I saw a preview rehearsal last week — don't tell anyone — and the choreography has actual teeth this time. The Sugar Plum Fairy isn't just floating through her variations like a music box figure. There's tension in her port de bras, a hesitation before each turn that makes you hold your breath. The Dew Drop Fairy actually looks like she's fighting to bloom rather than just posing prettily. These dancers are telling you something, and it isn't "watch me sparkle."

The production still has those gorgeous costumes that'll make you text your friends during intermission, but underneath all that sparkle, there's actual storytelling happening. The battle between the Mouse King and the Nutcracker? It's genuinely tense. Kids will still gasp. Adults will actually feel something.

Where the new stuff comes in.

Ballet Etude programmed three contemporary pieces alongside the classics, and that's where things get interesting. One piece — I caught the title as "Field Notes" — looks like it's pulling from contemporary release movement, the kind of choreography that makes you realize dancers are athletes who happened to choose art instead of sports. Sharp, grounded, nothing like what you'd expect from a company known for pristine classical lines.
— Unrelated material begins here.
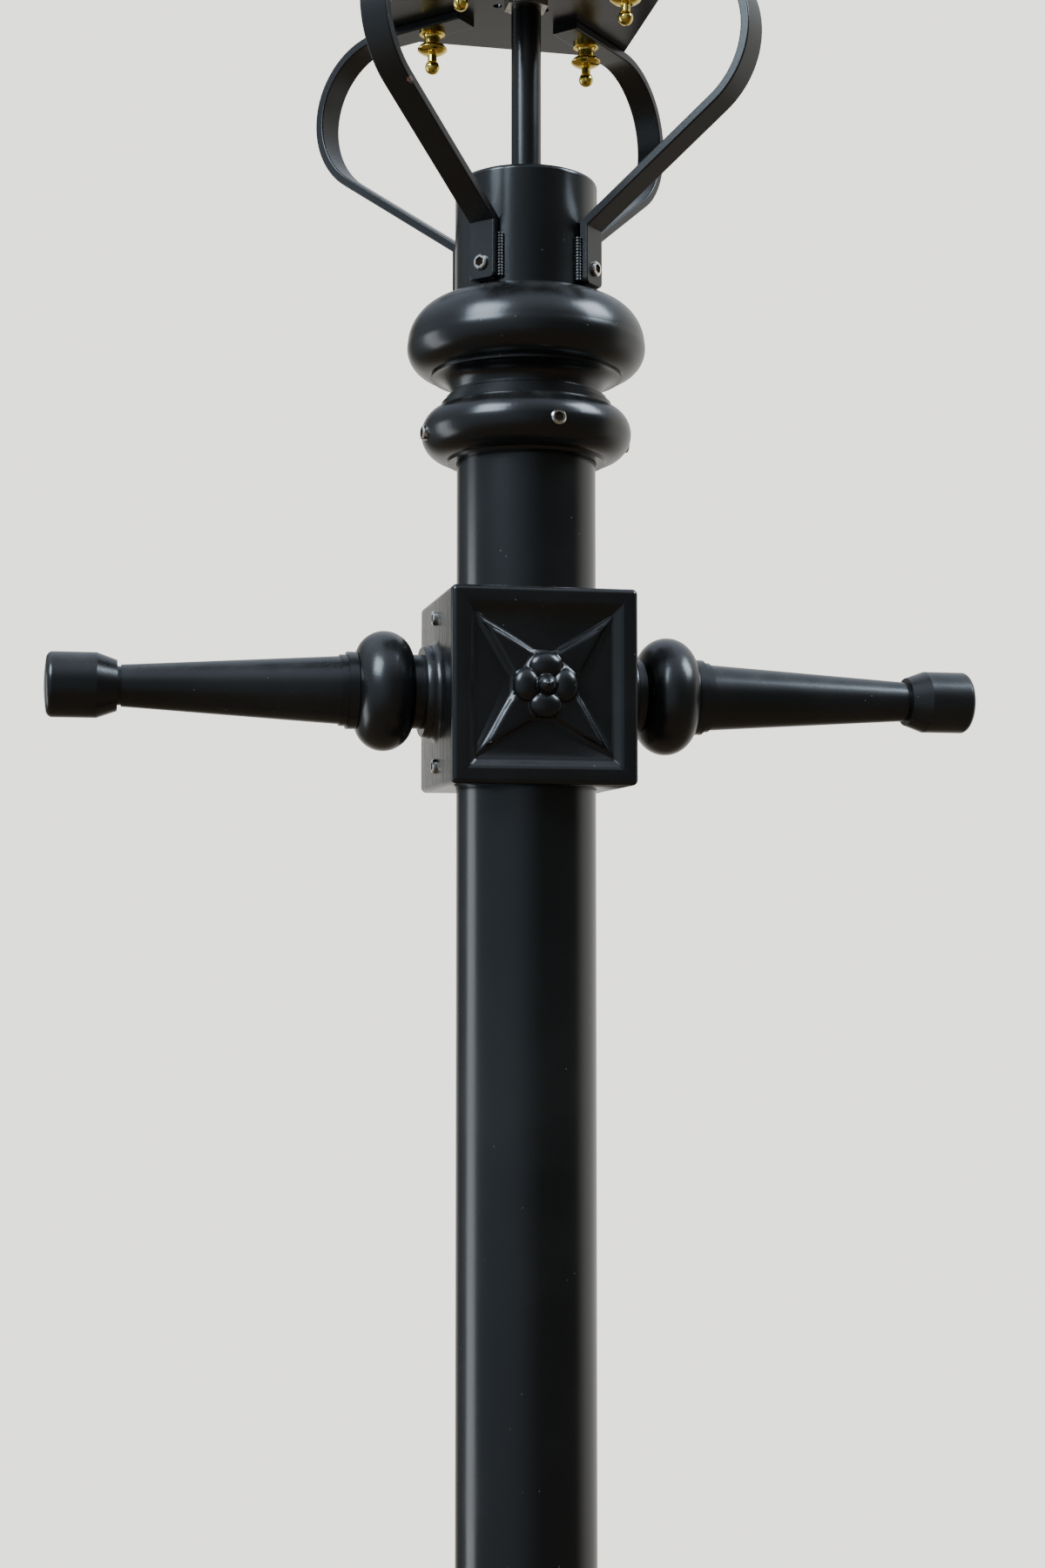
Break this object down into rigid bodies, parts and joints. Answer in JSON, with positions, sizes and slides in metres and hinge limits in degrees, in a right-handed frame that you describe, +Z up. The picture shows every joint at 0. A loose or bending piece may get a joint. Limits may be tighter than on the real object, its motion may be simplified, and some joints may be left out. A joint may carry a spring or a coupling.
{
  "type": "street lamp post",
  "caption": "Street lamp post: tube on a cast pedestal, ladder block with turned arms, beaded collar, strap bracket with drops, glazed square lantern.",
  "frame": {"origin": "middle of the pedestal's underside, on the ground", "axes": "+Z up the post; the ladder arms lie along X; the pedestal's door, the star panel and the lantern's door face -Y"},
  "size_m": [0.513, 0.352, 2.657],
  "materials": {
    "black_paint": "gloss black paint over steel",
    "black_cast": "gloss black paint over a casting",
    "stainless": "bright stainless set screws",
    "zinc_steel": "zinc plated steel",
    "brass": "polished brass",
    "clear_glass": "clear float glass",
    "opal_glass": "opal glass",
    "porcelain": "glazed porcelain",
    "lamp_metal": "pressed aluminium",
    "white_enamel": "white enamel",
    "board": "varnished plywood",
    "fuse_plastic": "moulded grey plastic"
  },
  "bodies": {
    "post": {"access_door_hinge_pins": "zinc_steel", "bracket_sleeve": "black_paint", "brass_drops": "brass", "collar_grub_screws": "stainless", "column_collar": "black_cast", "column_tube": "black_paint", "corner_bar_front_left": "black_paint", "corner_bar_front_right": "black_paint", "corner_bar_rear_left": "black_paint", "corner_bar_rear_right": "black_paint", "crown_finial": "black_paint", "cut_out_board": "board", "cut_out_box": "fuse_plastic", "cut_out_lid": "fuse_plastic", "drop_nuts": "zinc_steel", "earth_stud": "brass", "glass_pane_left": "clear_glass", "glass_pane_rear": "clear_glass", "glass_pane_right": "clear_glass", "ladder_arm_left": "black_paint", "ladder_arm_right": "black_paint", "ladder_arm_studs": "zinc_steel", "ladder_block": "black_cast", "ladder_block_screws": "stainless", "lamp_cap": "lamp_metal", "lamp_globe": "opal_glass", "lamp_holder": "porcelain", "lantern_base_plate": "black_paint", "lantern_bottom_rail": "black_paint", "lantern_door_hinge_pins": "zinc_steel", "lantern_top_rail": "black_paint", "pedestal_cap": "black_cast", "pedestal_cap_bolts": "zinc_steel", "pedestal_case": "black_cast", "pedestal_neck_screws": "stainless", "pipe_lock_nuts": "zinc_steel", "reflector": "white_enamel", "roof_shell": "black_paint", "roof_vent": "black_paint", "sleeve_cap": "black_paint", "spigot_tube": "zinc_steel", "strap_front_left": "black_paint", "strap_front_right": "black_paint", "strap_grub_screws": "stainless", "strap_rear_left": "black_paint", "strap_rear_right": "black_paint", "strap_welds": "black_paint", "supply_pipe": "black_paint", "vent_crown": "black_paint"},
    "pedestal_door": {"access_door": "black_paint"},
    "pedestal_lock": {"access_door_lock": "zinc_steel"},
    "lantern_door": {"lantern_door_frame": "black_paint", "lantern_door_glass": "clear_glass"},
    "lantern_latch": {"lantern_door_latch": "brass"}
  },
  "joints": [
    {"name": "access_door_hinge", "type": "hinge", "parent": "post", "child": "pedestal_door", "pos_m": [-0.0539, -0.0879, 0.235], "axis": [0, 0, -1], "range_deg": [0, 110]},
    {"name": "access_door_lock_turn", "type": "hinge", "parent": "pedestal_door", "child": "pedestal_lock", "pos_m": [0.022, -0.08, 0.235], "axis": [0, 1, 0], "range_deg": [0, 90]},
    {"name": "lantern_door_hinge", "type": "hinge", "parent": "post", "child": "lantern_door", "pos_m": [-0.11525, -0.11602, 2.20388], "axis": [0.2229, 0.2229, -0.949], "range_deg": [0, 100]},
    {"name": "lantern_latch_turn", "type": "hinge", "parent": "lantern_door", "child": "lantern_latch", "pos_m": [0.09176, -0.11125, 2.205], "axis": [0, 0.9735, 0.2286], "range_deg": [0, 90]}
  ]
}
The program notes call it "exploring the space between tradition and reinvention," which sounds like marketing speak, but watching the dancers work through the piece at rehearsal? They mean it. You can see them thinking, pushing, occasionally failing and trying again. That's the good stuff. That's what makes live performance worth the ticket price.

The real talk.

Here's my honest take: you could skip this show and wait for the Christmas production like everyone else. But you'd be missing the point. Fall performances at Ballet Etude are where they experiment, where they're hungry. The holiday Nutcracker is polished and crowd-pleasing — and it should be, because they've been doing it forever. But this show? This is the company reminds itself why they started dancing in the first place.

So bring your grandmother. Bring your neighbor who's convinced ballet is "boring." Bring a date, because the theater getsdark and suddenly everyone looks slightly more interesting. Just show up and let the dancers do what they do best: make you forget your phone exists for two hours.

That's not nothing. In 2024, paying attention is basically a radical act.